Extract, who moved to Skagit Valley with Watts specifically because of the local terroir, had a convincing argument to make as well. He explained that even if you can't pinpoint a precise flavor note that encapsulates "Skagit Valley terroir," their beers are still unique to their region and could not be reproduced elsewhere. Both gave great answers, so I’ve included their full explanations at the bottom of this post.

While the two brewers disagreed in some ways, I think they were somehow both right. These kinds of questions that lead to messy and interesting answers are exactly what we wanted to dive into with Zymurgy. I’m sure our next two events, Haze Craze on March 12 and Barrel Wizards on April 30, will generate their own intriguing questions.

I have to give a huge thanks to Bill Arnott of Machine House Brewery for hosting the event and giving us some perspective on the traditional English cask ales he makes.
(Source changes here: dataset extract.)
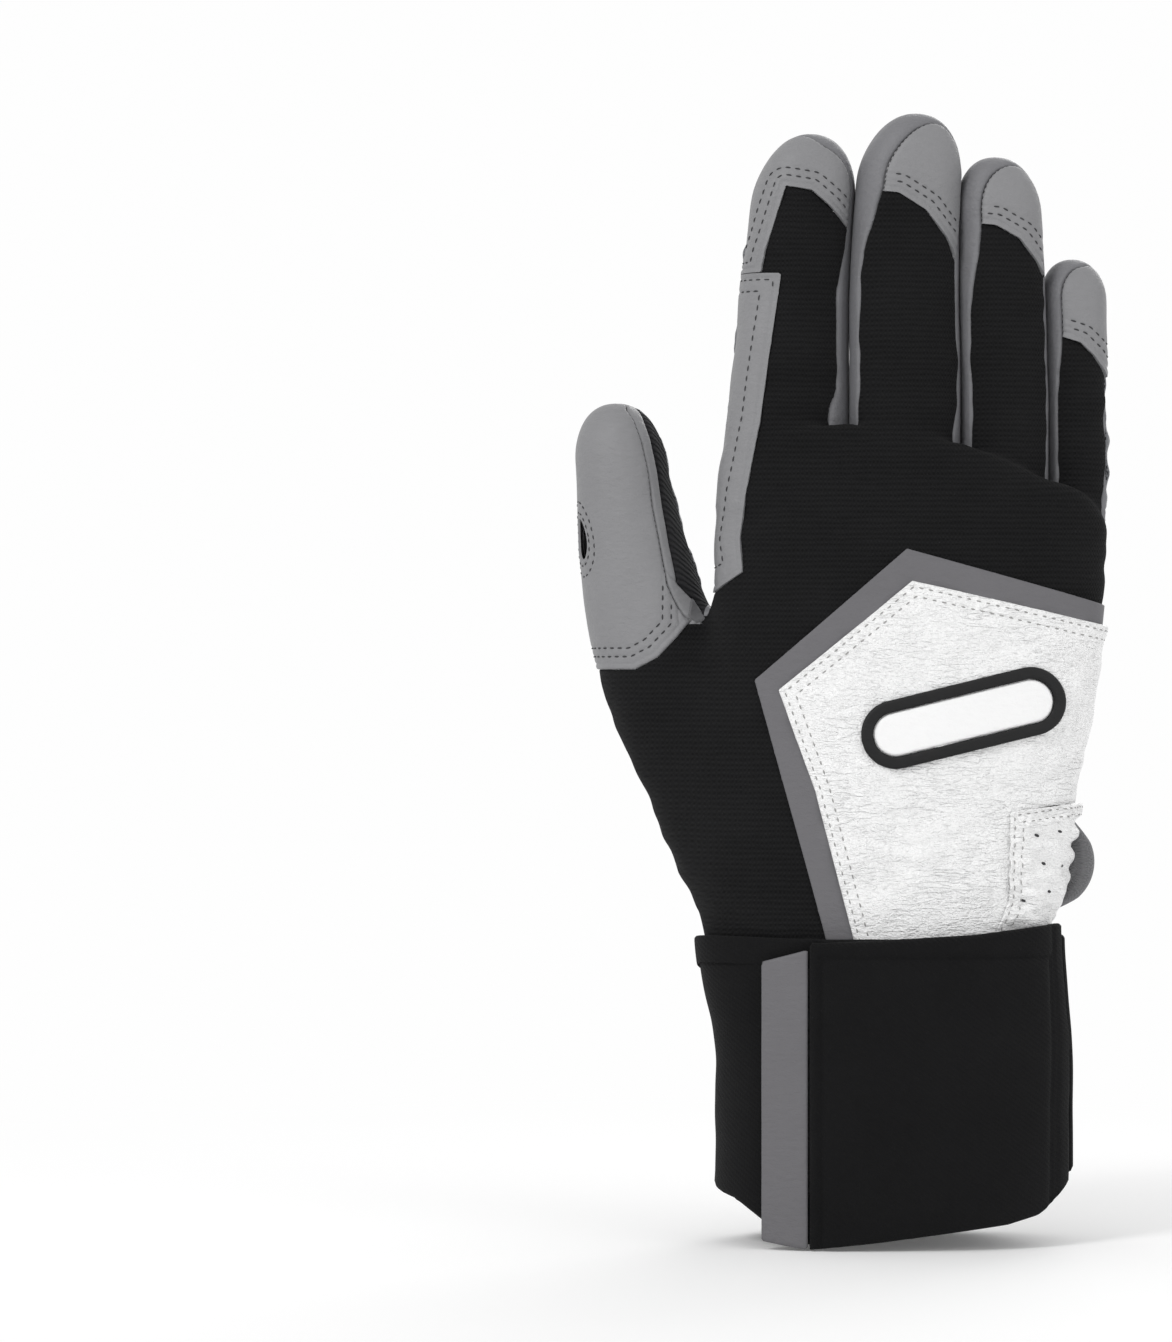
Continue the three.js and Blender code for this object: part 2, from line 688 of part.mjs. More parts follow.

Thanks is due as well to Stumbling Monk and the Masonry, which provided us with glassware for the party.

From left to right, Adam Paysse, Bill Arnott, Amber Watts, and Ron Extract.
From left to right, Adam Paysse, Bill Arnott, Amber Watts, and Ron Extract.

20190222_MHB_Zymurgy_0146.JPG

20190222_MHB_Zymurgy_0098.JPG

20190222_MHB_Zymurgy_0018.JPG

Here's what Floodland's Paysse said about terroir in beer:
I think that terroir in beer is total bullshit. The thing with beer is that there’s a lot of brewers that are really into wine now because wine is awesome—I drink the shit out of wine—but beer and wine are really different things. Wine is a pure agricultural product like cider. Grapes and apples are actually kind of special because you can take them and they are covered in yeast. You literally just have to crush them to ferment and they will turn into wine completely on their own. Beer is this hodgepodge kitchen sink of things that people have manipulated to the point where they don’t bear a lot of resemblance to their agricultural origins…

There’s a technical side of this conversation and a romantic side of this conversation. The romantic side of talking about terroir in beer is really nice but has no bearing on reality whatsoever. It’s a good story and people want to present their beers in interesting ways which is cool but I think what’s missed is that beer is really special in the sense that it’s an expression of a person’s intent. If you take these highly manipulated things and you can make something totally bizarre and really enjoyable that can bring a bunch of people together—that’s an expression of an idea that someone had in their head. And that’s really cool. The history of English beer and cask beer is the history of pubs. It’s a history of the third place. It’s a history of people getting together in rooms and talking and coming together over it. It’s not an agricultural history… It’s not like you can go out and pick beer off a vine. There is no terroir.

Beer is not site specific. It’s about people. I think when we talk about beer that’s terroir driven we miss the point of what’s actually cool about beer which is it’s about people.

And here's what Extract had to say:

I disagree with some parts of what Adam said. Certainly beer is more manipulated than other types of things but our philosophy at Garden Path Fermentation is working hyper locally. We use exclusively Skagit grown grains… Does this inherently make better beer? No I’m not arguing that it does. And is it something that someone is going to open and say “hm, that tastes like Skagit.” No, probably not that either. But us sourcing locally from our local area, if you want to call it terroir or if you want to call it something else, it does contribute something to the beer. It gives it this distinctive sense of place that is not going to exist elsewhere. And just knowing that all of the ingredients come from Skagit, it is hyper local that way. To me that means something. Whether it means something in terms of the end product or it means something in creating an artificial constraint on what we do, it still means something. The way I would define terroir, it definitely has a flavor that is unique to our area. And we choose techniques that are in our area.

Part of the reason we picked Skagit was specifically because we wanted to source all of our ingredients hyper locally. And there’s very few places in the world that we could do that. We can get everything in a very short radius of where we are producing. And in addition to that we have a natural cellar temperature all year around. And the reason that we can make beer that is much softer, using native yeast… Yeast that we have cultivated from the air and from the things that grow around us without ever having gone through the process of isolating in a lab, and using that to make beer that is my opinion soft and balanced and delicate, I think we owe a lot of that to the natural temperatures we have.

We were able to naturally select for saccharomyces in cultivating our yeast culture and make beer that is in our opinion really representative of where we are. I don’t think we can make that same beer anywhere else in the world using the same ingredients. So I do think our beer is unique to Skagit.